The vocabulary that protects you
These are the words that carry money and obligations. Learn them in your target language before you start viewing:
| Concept | Why it matters |
|---|---|
| Deposit | Often 1–3 months' rent; you need to know the amount and how it's returned. |
| Base rent vs. total rent | The advertised price may exclude utilities and fees — the real cost is higher. |
| Utilities / running costs | Heating, water, service charges — sometimes included, sometimes not. |
| Notice period | How much warning you must give to leave; getting it wrong costs months of rent. |
| Agent / broker fee | In some markets you pay a separate fee; know if and how much. |
| Fixed vs. open-ended contract | Determines whether you can leave early and on what terms. |
| Handover / condition report | The record of the flat's condition — protects your deposit. |
Knowing the vocabulary does more than help you understand — it signals to a landlord or agent that you're an informed tenant, which quietly protects you from the "they won't notice" clauses.
The viewing: what to actually say
A viewing is a fast, live conversation where you're also being quietly assessed as a tenant, so go in with your questions ready in the local language. Ask, in roughly this order:
- "What's the total monthly cost, including utilities?"
- "How much is the deposit, and how is it returned?"
- "Is the contract fixed-term or open-ended? What's the notice period?"
- "Are there agent or broker fees, and how much?"

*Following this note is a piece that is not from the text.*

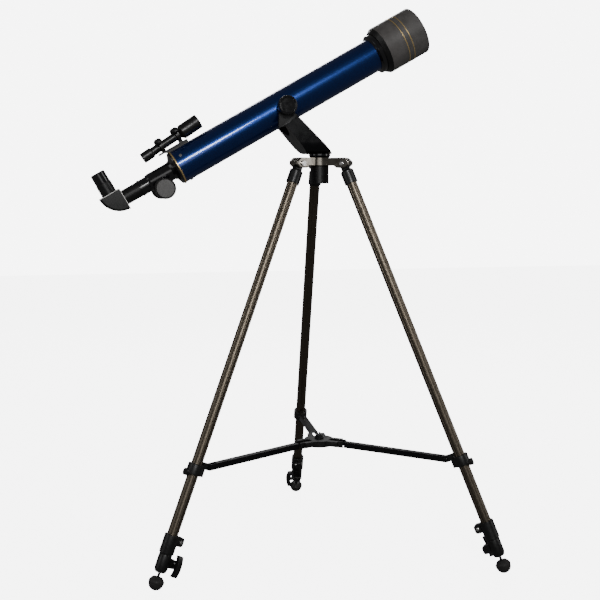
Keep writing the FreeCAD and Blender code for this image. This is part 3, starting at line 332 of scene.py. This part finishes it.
# The rear trim ring: a narrow ring of gold anodised aluminium with a rounded edge. It is turned
# and sits between the back of the tube and the flange of the focuser housing.
gold = Finish("gold_anodised", colour=(0.83, 0.6, 0.27), roughness=0.32, metallic=0.85)
gold.mottle(gold.noise(scale=400, detail=3), low=(0.72, 0.5, 0.2), high=(0.9, 0.68, 0.33))
gold.sheen_change(gold.noise(scale=900, detail=2), low=0.26, high=0.4)
softened("rear_trim_ring", gold.material, edge_mm=0.2)

# The tube baffle and the pivot bosses: a thin black ring inside the tube that stops stray
# light, and on each side of the tube a saddle with a threaded stud, in black enamel.
softened("tube_baffle", satin.material, edge_mm=0.4)
softened("pivot_bosses", satin.material, edge_mm=0.4)

# The altitude knobs: round glossy black mouldings with a dished face and a rolled rim. They are
# screwed on to the pivot studs and clamp the cheeks of the fork.
softened("altitude_knob_near", gloss.material, edge_mm=0.4)
softened("altitude_knob_far", gloss.material, edge_mm=0.4)

# The lens cell: a glossy black moulded cup with a spigot that is pushed into the front of the
# tube. A ring in front holds the two glasses of the objective against its shoulder.
softened("lens_cell", gloss.material, edge_mm=0.5)
softened("lens_retainer", satin.material, edge_mm=0.4)

# The dew shield: a wide collar of dark grey plastic with a fine matte grain, moulded and pushed
# on over the cell. The sloping face at its back is plain black.
TUBE_RISE = math.radians(29.75)
CHAMFER_LENGTH = 0.010
matte = Finish("grey_matte", colour=(0.09, 0.085, 0.082), roughness=0.5)
matte.mottle(matte.noise(scale=60, detail=4), low=(0.078, 0.073, 0.07), high=(0.105, 0.098, 0.095))
matte.relief(matte.noise(scale=900, detail=3), depth_mm=0.05, strength=0.6)
shield = softened("dew_shield", matte.material, edge_mm=0.5)
shield.data.materials.append(satin.material)
along_tube = Vector((math.cos(TUBE_RISE), 0, math.sin(TUBE_RISE)))
shield_back = min(corner.co.dot(along_tube) for corner in shield.data.vertices)
for face in shield.data.polygons:
    face.material_index = int(face.center.dot(along_tube) < shield_back + CHAMFER_LENGTH)

# The shield's bands: two thin rings of gold anodised aluminium, sprung into shallow grooves
# round the dew shield.
softened("dew_shield_bands", gold.material, edge_mm=0.1)

# The glass: a pair of lenses in the cell with air between them, a right-angle prism in the
# diagonal, and small lenses in the eyepiece and finder, all ground, polished and coated.
glass = Finish("coated_glass", colour=(0.93, 0.97, 0.95), roughness=0.02)
glass.set("Transmission Weight", 1.0).set("IOR", 1.52)
glass.set("Coat Weight", 0.4).set("Coat Tint", (0.5, 0.9, 0.7, 1))
for node in ("objective_lens", "diagonal_prism", "eyepiece_lenses", "finder_lenses"):
    softened(node, glass.material, edge_mm=0)

# The focuser: a glossy black moulding with a short cone and a sleeve, whose spigot is held in
# the tube by three bright screws, and the black drawtube that slides in it.
softened("focuser_housing", gloss.material, edge_mm=0.4)
softened("rear_cell_screws", steel.material, edge_mm=0.15)
softened("drawtube", gloss.material, edge_mm=0.4)

# The rack and pinion: a bright steel rack let into the underside of the drawtube, and the
# toothed shaft that drives it, which turns in the box under the housing.
softened("focus_rack", steel.material, edge_mm=0.15)
softened("pinion_shaft", steel.material, edge_mm=0.15)


# The focus knobs: black mouldings pressed on both ends of the pinion shaft. Each one has a flat
# face of satin grey plastic set inside its rolled rim.
TURNED_STEPS = 96
SHARP_FROM = math.radians(30)


def turned_piece(name, outline_mm, start, along, material, body):
    """A solid of revolution from (along, radius) points, from a start point along a direction."""
    shape = bmesh.new()
    points = [shape.verts.new((a / 1000, 0, r / 1000)) for a, r in outline_mm]
    edges = [shape.edges.new(pair) for pair in zip(points, points[1:])]
    bmesh.ops.spin(shape, geom=points + edges, axis=(1, 0, 0), cent=(0, 0, 0), dvec=(0, 0, 0),
                   angle=2 * math.pi, steps=TURNED_STEPS, use_merge=True)
    bmesh.ops.remove_doubles(shape, verts=shape.verts, dist=SAME_POINT / 10)
    bmesh.ops.recalc_face_normals(shape, faces=shape.faces)
    turn = Vector(along).to_track_quat("X", "Z").to_matrix().to_4x4()
    bmesh.ops.transform(shape, matrix=Matrix.Translation(start) @ turn, verts=shape.verts)
    data = bpy.data.meshes.new(name)
    shape.to_mesh(data)
    shape.free()
    data.shade_smooth()
    data.set_sharp_from_angle(angle=SHARP_FROM)
    data.materials.append(material)
    piece = bpy.data.objects.new(name, data)
    bpy.context.scene.collection.objects.link(piece)
    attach(piece, body)


FACE_R = 16.4
FACE_THICK = 0.95
FACE_SIDE = 0.5
FACE_SHOULDER = 0.85
FACE_EDGE = 0.5
SET_IN = 0.0013
softened("focus_knobs", satin.material, edge_mm=0.4)
face_grey = Finish("knob_face", colour=(0.105, 0.102, 0.1), roughness=0.42)
face_grey.mottle(face_grey.noise(scale=300, detail=3), low=(0.09, 0.088, 0.086),
                 high=(0.12, 0.117, 0.115))
face_grey.relief(face_grey.noise(scale=1500, detail=2), depth_mm=0.02, strength=0.5)
face_outline = [(0, 0), (0, FACE_R), (FACE_SIDE, FACE_R), (FACE_SHOULDER, FACE_R - FACE_EDGE),
                (FACE_THICK, 0)]
focus_axis = next(joint["pos_m"] for joint in frame["joints"] if joint["name"] == "focus_turn")
near_end, far_end = (corner[1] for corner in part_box("focus_knobs"))
for side, word, end in ((-1, "near", near_end), (1, "far", far_end)):
    turned_piece("focus_knob_face_" + word, face_outline,
                 start=Vector((focus_axis[0], end - side * SET_IN, focus_axis[2])),
                 along=(0, side, 0), material=face_grey.material, body="focus_spindle")

# The star diagonal: a black moulded quarter round that holds the prism, with a nose that slides
# into the drawtube. Thin bright plates close its two flat faces.
softened("diagonal_housing", satin.material, edge_mm=0.4)
softened("diagonal_plates", steel.material, edge_mm=0.15)

# The eyepiece: a glossy black turned barrel with a wider eye end, which is pushed by hand into
# the holder on top of the diagonal.
softened("eyepiece_body", gloss.material, edge_mm=0.4)

# The finder: a small black telescope in two rings. The rings are one piece with a foot curved
# to the tube, in black enamel, and the thumb screws in them hold and aim the finder.
for node in ("finder_bracket", "finder_tube", "finder_thumbscrews"):
    softened(node, satin.material, edge_mm=0.4)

- "What's included — appliances, internet, parking?"
- "When could I move in?"
Asking these confidently does double duty: you get the facts you need, and you signal that you're an informed, serious tenant — which matters in competitive markets where landlords choose between applicants.

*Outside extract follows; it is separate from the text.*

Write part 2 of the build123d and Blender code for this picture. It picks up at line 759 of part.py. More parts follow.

How to spot a rental scam from abroad
Language gaps and distance make newcomers the prime target for rental fraud, so learn the warning signs before you send a cent. A listing is very likely a scam if:
- The "landlord" refuses a live video or in-person viewing and has an emotional reason (abroad, deployed, bereaved).
- You're asked to pay a deposit or "reservation fee" before viewing or signing anything.
- Payment must go by untraceable methods — wire transfer, gift cards, crypto — to secure it "before someone else does."
- The price is conspicuously below the market, and the pressure to act fast is intense.
- The contract is vague, missing, or won't be shown until you've paid.
The rule that defeats almost every rental scam: never pay money for a property you (or a trusted person) haven't seen, under a contract you haven't read.
The one rule that overrides everything
Never sign a contract you cannot read. A lease is a legal commitment, often for a year or more, and translation apps miss legal nuance. If your level isn't at comfortable reading (roughly B1), get the contract professionally translated or have a trusted local go through it with you. The cost of a translation is nothing next to the cost of a clause you didn't understand.
Rehearse the viewing before you're standing in it
Language Lab turns the apartment viewing — and the rest of a move — into speaking practice across 50 languages, so you can ask the right questions with confidence instead of nodding along.
Practise the viewing →So — what level do you actually need?
- A2 — enough to enquire, book a viewing, and ask the key questions with rehearsed phrases.
- B1 — enough to hold the viewing conversation naturally and read most of the contract yourself.
- Below A2 — doable, but lean on written translation for anything with money attached, and don't sign on the spot.
The practical move: learn the rental vocabulary as a focused block early (it's a small, high-value set), and aim for A2–B1 overall. For the full plan, see how to learn a language before you move abroad, and what language level you need to immigrate.
What to do if your level isn't there yet
If your language isn't strong enough to handle a viewing or a contract, don't gamble — use these workarounds until it is, because a rushed rental decision is expensive to undo:
- Bring a fluent friend or a paid interpreter to viewings and signings. It costs little next to a year's lease.
- Get the contract professionally translated before you sign — machine translation misses legal nuance.
- Start with a short-term or furnished let (or a serviced flat) for the first weeks, giving you a base while your language and local knowledge grow before you commit long-term.
- Use English-speaking agencies where they exist — you may pay a premium, but you'll understand what you sign.
- Write down every number — rent, deposit, fees, dates — and confirm each one back. Numbers are where misunderstandings cost the most.
None of these replace learning the language — they buy you a safe bridge while you do. Prioritise the rental vocabulary early (see how to learn a language before you move abroad) so the bridge gets shorter every week.
Key takeaways
- You can view and secure a flat at A2 with the right vocabulary; safely reading a lease is closer to B1.
- Learn the money words: deposit, base vs total rent, utilities, notice period, agent fees, contract type.
- Never sign a contract you can't read — translate it or bring a trusted local.
- Know the scam signs (no viewing, pay-before-see, untraceable payment) and never pay for a place you haven't seen.
FAQ
Can I rent an apartment abroad without speaking the language?
Sometimes, especially through English-speaking agencies in big cities — but you'll pay more and risk misunderstanding the contract. At minimum, learn the rental vocabulary and never sign a lease you can't read.
What level do I need to read a lease?
Comfortable reading of a legal document is roughly CEFR B1. Below that, use a professional translation or a trusted local before signing.
What's the most important rental word to know?
The distinction between advertised (base) rent and total rent including utilities and fees — it's where newcomers most often underestimate the real cost.